Wednesday, November 14, 2007

Memory Test

For some reason, while driving to work the other morning, I began thinking of the “One Hen, Two Ducks” routine. I remember trying to teach it to my younger daughter and video taping the results. We watched the tape years later and laughed.

I remember first hearing it on the Tonight Show when Jerry Lewis was substituting for the host, Johnny Carson. I remember watching it on a TV that was built into the wall in the dining room of our home in Queens. My father had closed up the space under the stairs which led to the bedroom level and had left an opening for the TV in the wall. There was a storage space underneath and I used to be small enough to enter the space under the TV through the home-made sliding doors.

I remember watching Jerry Lewis say the words and being so fascinated by it that I tried to write it down from memory. I had a Webcor reel-to-reel tape recorder about the size of a small suitcase. This was before the invention of the cassette tape. I was able to record the audio portion of the show the next night when Jerry Lewis again did the bit. In those days, a guest host worked the entire week. I was able to play the recording back several times until I got all the words. I kept a written copy and began committing it to memory. I don’t know what happened to the reel-to-reel audio tape or the written copy, both probably thrown out with my comic books and baseball cards in the days before I became a pack rat and tried to save everything.

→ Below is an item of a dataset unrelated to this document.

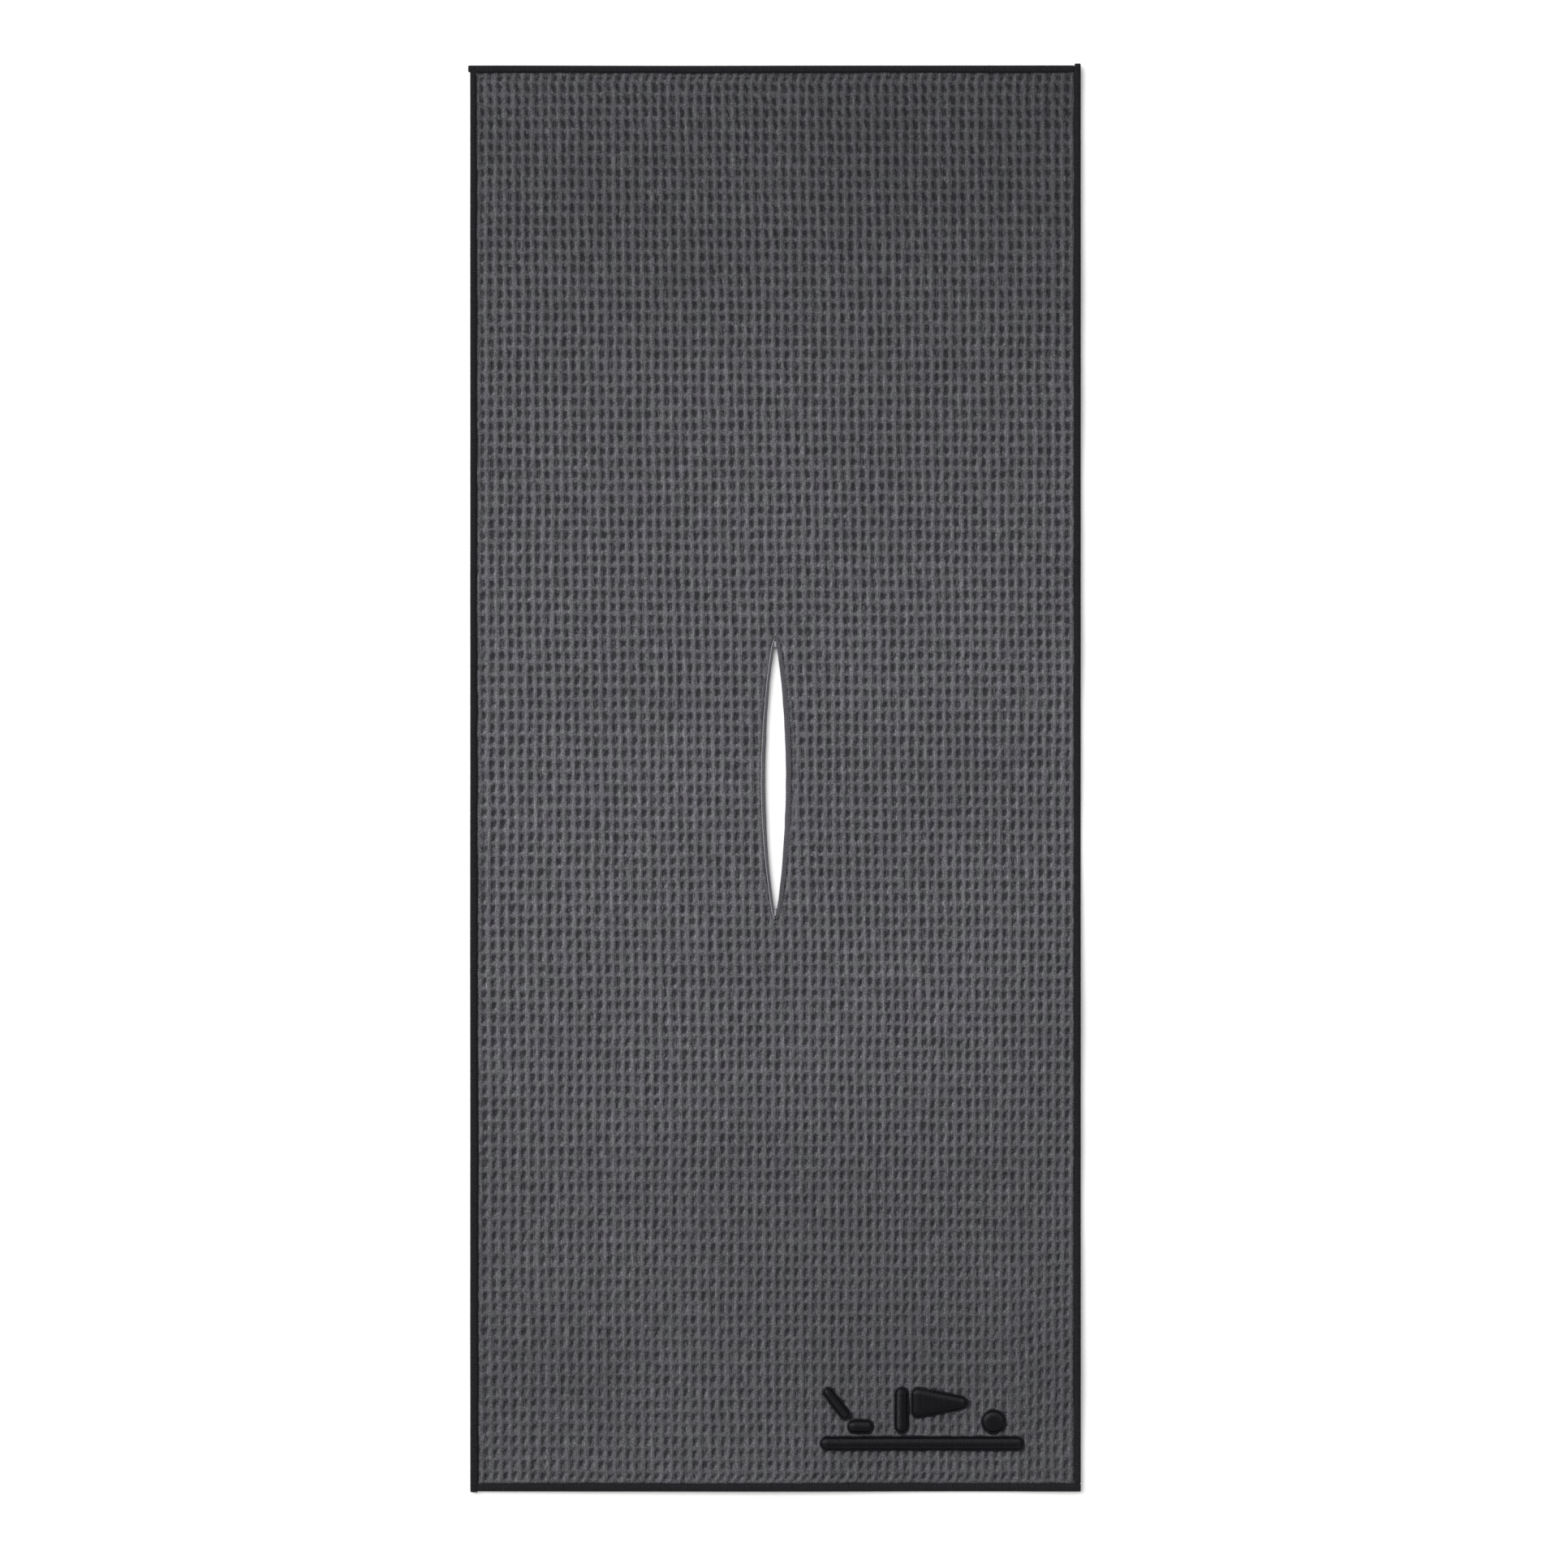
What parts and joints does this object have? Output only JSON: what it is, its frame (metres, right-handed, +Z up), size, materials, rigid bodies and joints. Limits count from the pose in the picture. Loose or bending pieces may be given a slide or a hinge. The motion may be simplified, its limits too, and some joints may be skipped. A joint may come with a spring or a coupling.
{
  "type": "golf towel",
  "caption": "Waffle-weave towel, long and narrow, bound with tape on its edges, with a centre slit that slips over a club and a raised satin golf motif on one corner.",
  "frame": {"origin": "under the middle of the towel's outline, on the surface that it lies on", "axes": "+X across the towel to the right, +Y along the towel to its top edge, +Z up out of its face"},
  "size_m": [0.4364, 1.0178, 0.0057],
  "materials": {
    "cloth": "waffle-woven microfibre, matt, grey",
    "tape": "woven tape, black, slight sheen along the fold",
    "facing": "folded strip of cloth, grey",
    "seam_thread": "twisted polyester thread, black",
    "slit_thread": "twisted polyester thread, light grey",
    "satin": "satin stitch in black rayon thread, soft sheen",
    "foam": "closed-cell embroidery foam, black",
    "backing": "non-woven cut-away backing, black"
  },
  "bodies": {
    "root": {"waffle_panel": "cloth", "top_binding": "tape", "right_binding": "tape", "bottom_binding": "tape", "left_binding": "tape", "top_seam_needle_thread": "seam_thread", "right_seam_needle_thread": "seam_thread", "bottom_seam_needle_thread": "seam_thread", "left_seam_needle_thread": "seam_thread", "top_seam_bobbin_thread": "seam_thread", "right_seam_bobbin_thread": "seam_thread", "bottom_seam_bobbin_thread": "seam_thread", "left_seam_bobbin_thread": "seam_thread", "left_slit_facing": "facing", "right_slit_facing": "facing", "left_slit_seam_needle_thread": "slit_thread", "right_slit_seam_needle_thread": "slit_thread", "left_slit_seam_bobbin_thread": "seam_thread", "right_slit_seam_bobbin_thread": "seam_thread", "top_bar_tack": "slit_thread", "bottom_bar_tack": "slit_thread", "ground_line_satin": "satin", "flag_pin_satin": "satin", "pennant_satin": "satin", "ball_satin": "satin", "club_head_satin": "satin", "club_shaft_satin": "satin", "ground_line_foam": "foam", "flag_pin_foam": "foam", "pennant_foam": "foam", "ball_foam": "foam", "club_head_foam": "foam", "club_shaft_foam": "foam", "embroidery_backing": "backing"}
  },
  "joints": []
}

I was about 11 years old when this all took place and now, nearly 49 years later, I still know it by memory. After I taught it to my daughter, I remember learning in the early days of the internet that it was actually something used by the Girl Scouts. I was saddened at the time because I thought it was something Jerry Lewis invented.

So when I got to the office, I typed “one hen, two ducks” into the google search engine and got a number of sites. The first was from a Girl Scout troop but did give credit to Jerry Lewis. The second, from a google staffer, gives a more detailed explanation, verifying my own recollection, but adding that it was used by NBC to test the pronunciation of announcers. The routine is almost word for word as I remembered it and taught it to my daughter, except for the sixth to the last word. I used to say “quivy” but it seems to be quivery, whatever the heck that is. The online dictionary has this definition of quiver: “to shake with a slight but rapid motion; vibrate tremulously; tremble” and states that quivery is an adjective. You would think that the word would more likely apply to the 9 old men on roller skates than to the 10 diabolical denizens of the deep, but I can’t really quibble about this.

Here’s the entire test, which is said one line at a time but adding the next line cumulatively and asking a person to try to repeat it from memory. Most people don’t get past the fourth line without making a mistake.

"One Hen, Two Ducks

· One hen
· Two ducks
· Three squawking geese
· Four limerick oysters
· Five corpulent porpoises
· Six pair of Don Alverzo's tweezers
· Seven thousand Macedonians in full battle array
· Eight brass monkeys from the ancient sacred crypts of Egypt
· Nine apathetic, sympathetic, diabetic, old men on roller skates with a marked propensity towards procrastination and sloth
· Ten lyrical, spherical diabolical denizens of the deep who hall stall around the corner of the quo of the quay of the quivery, all at the same time.

This is called the "Announcer's Test". It originated at Radio Central New York in the early 1940's as a cold reading test given to prospective radio talent to demonstrate their speaking ability.

Del Moore, a long time friend of Jerry Lewis', took this test at Radio Central New York in 1941, and passed it on to him. (Del Moore is best remembered as Dr. Warfield in "The Nutty Professor," 1963)

Jerry has performed this test on radio, television and stage for many years, and it has become a favorite tongue twister of his fans around the world."